Botswana President Mokgweetsi Masisi is upbeat his party, which has fielded candidates in all 57 constituencies, will get a majority come October 23.
"We have every confidence that we will win these elections. There are lots of good reasons. If you have lived in Botswana and you understand our politics, you would understand why.
Former president Ian Khama has been critical of his successor, enraged by, among other things, by his refusal to let him use state resources like jets.
The former military officer, Mr Khama, has also been critical of a decision to lift a hunting moratorium he placed in 2014.
After months of countrywide consultations, President Masisi lifted the hunting ban citing the human-wildlife conflict had heightened since the move in 2014.
"I am not going to be intimidated while wildlife kill our people," he said. Official statistics say 49 people have been killed by elephants in the last 10 years.
"Batswana are proud people, they jealously guard the sovereignty of their country and it is the BDP that is most resilient in its assurance of that sovereignty," President Masisi added.
The Botswana leader believes in his 18 months at the helm, the BDP has transformed and its policies and solutions are more in step with the expectations of Batswana.
Political analyst, Mandla Mzimela says under Khama, the BDP had lost sight of its traditional mandate--serving people and not the elites--but this has been restored.
The incumbent is running on a platform of zero tolerance to corruption.
Transparency International has described Botswana as the least corrupt country in Africa.
"My administration does not tolerate corruption. All those who are implicated are investigated and those who should face prosecution will have their day in court," President Masisi said.
Former President Festus Mogae, a revered statesman in the diamond-rich nation, called Mr Khama "a strong-headed, manipulative and divisive character who throws tantrums if he does not get his way."
Unify ruling party
Mr Mogae said he had appointed Mr Khama to succeed him to help unify the BDP, but instead he did the opposite. "Ian is nothing like his father, he is a disappointment," he said.
Interestingly, Botswana's four presidential candidates--President Masisi, Boko, Butale and Ndaba Gaolathe of the Alliance of Progressives (AP), have much in common.
They all are well educated and sophisticated. Mr Boko has a law degree from Harvard University, President Masisi a master's degree in education from Florida State University, Mr Butale is a pastor and has a law degree from the University of Botswana, while Mr Goalathe, son to the late former Cabinet member, Baledzi Goalathe, has a business degree from Wharton in the US.
President Masisi says his first order of business is job creation.
"We are focused on attracting foreign direct investment. In the recent past, we have created over 7,000 jobs by attracting 3.2 billion pula ($292 million) of FDI into the country. The mining sector is showing positive growth and we are also looking at the possible reopening of Selebi-Phikwe mine with private investors. We will transform the economy, make it more investor attractive for both citizens and international investors."

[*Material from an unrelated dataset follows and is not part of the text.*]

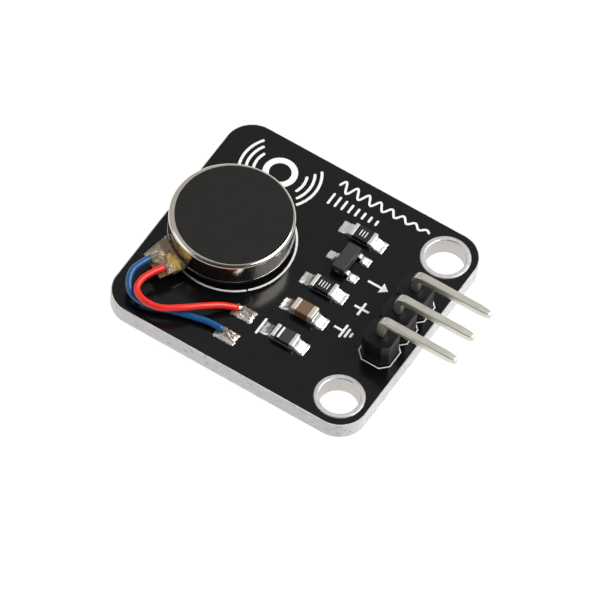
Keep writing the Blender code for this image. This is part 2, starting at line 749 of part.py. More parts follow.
def build_transistor():
    """A three-leaded chip: one lead towards the motor, two towards the header."""
    width, length, height = TRANSISTOR_SIZE
    foot = TRANSISTOR_STANDOFF
    bm = block((-width / 2, -length / 2, foot), (width / 2, length / 2, foot + height))
    for corner in bm.verts:
        if corner.co.z > height / 2:
            corner.co.x -= math.copysign(TRANSISTOR_DRAFT, corner.co.x)
            corner.co.y -= math.copysign(TRANSISTOR_DRAFT, corner.co.y)
    place = (*TRANSISTOR_PLACE, BOARD_THICKNESS)
    add_part("transistor_body", bm, "moulding_black", at=place)
    start = width / 2 + GAP
    t = LEAD_THICKNESS
    knee = start + 0.18
    lead = [
        (start, LEAD_LEVEL),
        (start, LEAD_LEVEL - t),
        (knee - t, LEAD_LEVEL - t),
        (knee - t, CHIP_STANDOFF),
        (LEAD_REACH, CHIP_STANDOFF),
        (LEAD_REACH, CHIP_STANDOFF + t),
        (knee, CHIP_STANDOFF + t),
        (knee, LEAD_LEVEL),
    ]
    x, y, z = place
    leads = [(0, math.pi), (-LEAD_PITCH / 2, 0), (LEAD_PITCH / 2, 0)]
    for number, (offset, turn) in enumerate(leads, start=1):
        bm = on_edge(slab(lead, -LEAD_WIDTH / 2, LEAD_WIDTH / 2))
        add_part(f"transistor_lead_{number}", bm, "tin", at=(x, y + offset, z), turn=turn)


def main():
    clear_scene()
    build_board()
    build_header()
    motor = empty("motor_centre", *MOTOR_PLACE, BOARD_THICKNESS)
    rotor = empty("rotor_axis", 0, 0, 0, motor)
    rotor.rotation_euler = (0, 0, ROTOR_REST_ANGLE)
    build_motor(motor)
    build_rotor(rotor)
    build_wires(motor)
    for name, chip in CHIPS.items():
        build_chip(name, chip["y"], chip["height"], chip["lip"], chip["look"])
    build_transistor()


main()
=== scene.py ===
"""The looks of a coin vibration motor on its driver board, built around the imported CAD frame.

Shapes are drawn in millimetres in the CAD frame: the origin is the centre of the board's
underside, +X runs towards the header pins and +Z up. Places and sizes come from the CAD nodes.
"""

import math

import bmesh
import bpy
from mathutils import Matrix, Vector, noise


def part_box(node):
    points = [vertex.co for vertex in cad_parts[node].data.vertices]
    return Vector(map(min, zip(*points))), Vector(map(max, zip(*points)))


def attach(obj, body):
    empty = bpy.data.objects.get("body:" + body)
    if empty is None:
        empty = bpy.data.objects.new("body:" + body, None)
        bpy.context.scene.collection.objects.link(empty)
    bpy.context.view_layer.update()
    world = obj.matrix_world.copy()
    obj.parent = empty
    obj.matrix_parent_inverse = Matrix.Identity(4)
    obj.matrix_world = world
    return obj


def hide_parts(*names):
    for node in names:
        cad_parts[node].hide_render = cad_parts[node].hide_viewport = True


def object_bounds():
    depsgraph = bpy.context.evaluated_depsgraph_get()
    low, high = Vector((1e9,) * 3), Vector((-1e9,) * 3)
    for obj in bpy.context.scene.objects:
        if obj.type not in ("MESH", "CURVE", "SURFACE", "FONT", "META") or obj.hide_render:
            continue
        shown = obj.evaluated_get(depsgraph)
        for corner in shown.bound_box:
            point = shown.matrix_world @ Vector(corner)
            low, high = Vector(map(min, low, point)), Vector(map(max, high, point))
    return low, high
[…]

Saleshando said the UDC's target was to deliver 100,000 jobs in their first 12 months if they win power.
"For such a small population of about 2 million people to have unemployment in excess of 20 per cent in an economy with the richest diamond mines, best tourism offerings in the world is not right. We believe we can turn it around," he said.
He said they also want to introduce a living wage based on the cost of living, which would be about $270.
In the build up to the elections, Mr Butale has repeatedly lambasted the BDP for abusing state apparatus like the Directorate of Intelligence and Security (DIS) sleuths who he claims routinely stalk him.
"When I hold talks with businesspeople soliciting for funds or any form of assistance for our party, they complain that security services harass them over their association with me," he told The EastAfrican.
On the other hand, Mr Gaolathe has said the nation faced the challenges of rot in governance that has left many destitute without a reliable source of livelihood.
"If elected to lead, AP will invest in an education system that will be more skills and wealth creation oriented."
The AP leader also believes the economy should be diversified through forming robust strategic partnerships with institutions in tourism, technology and agriculture of the kind that Japan has with Toyota, the world's top car maker.
Botswana Independent Electoral Commission spokesperson Osupile Maroba said preparations for the elections were on course.
"We just concluded our major preparations and are on schedule. We have our ballot papers in place, we've completed the training of polling staff and their logistics are taken care of," he said.
An IEC official and opposition leader Arafat Khan were arrested over collusion in releasing voter details and their contacts without authority.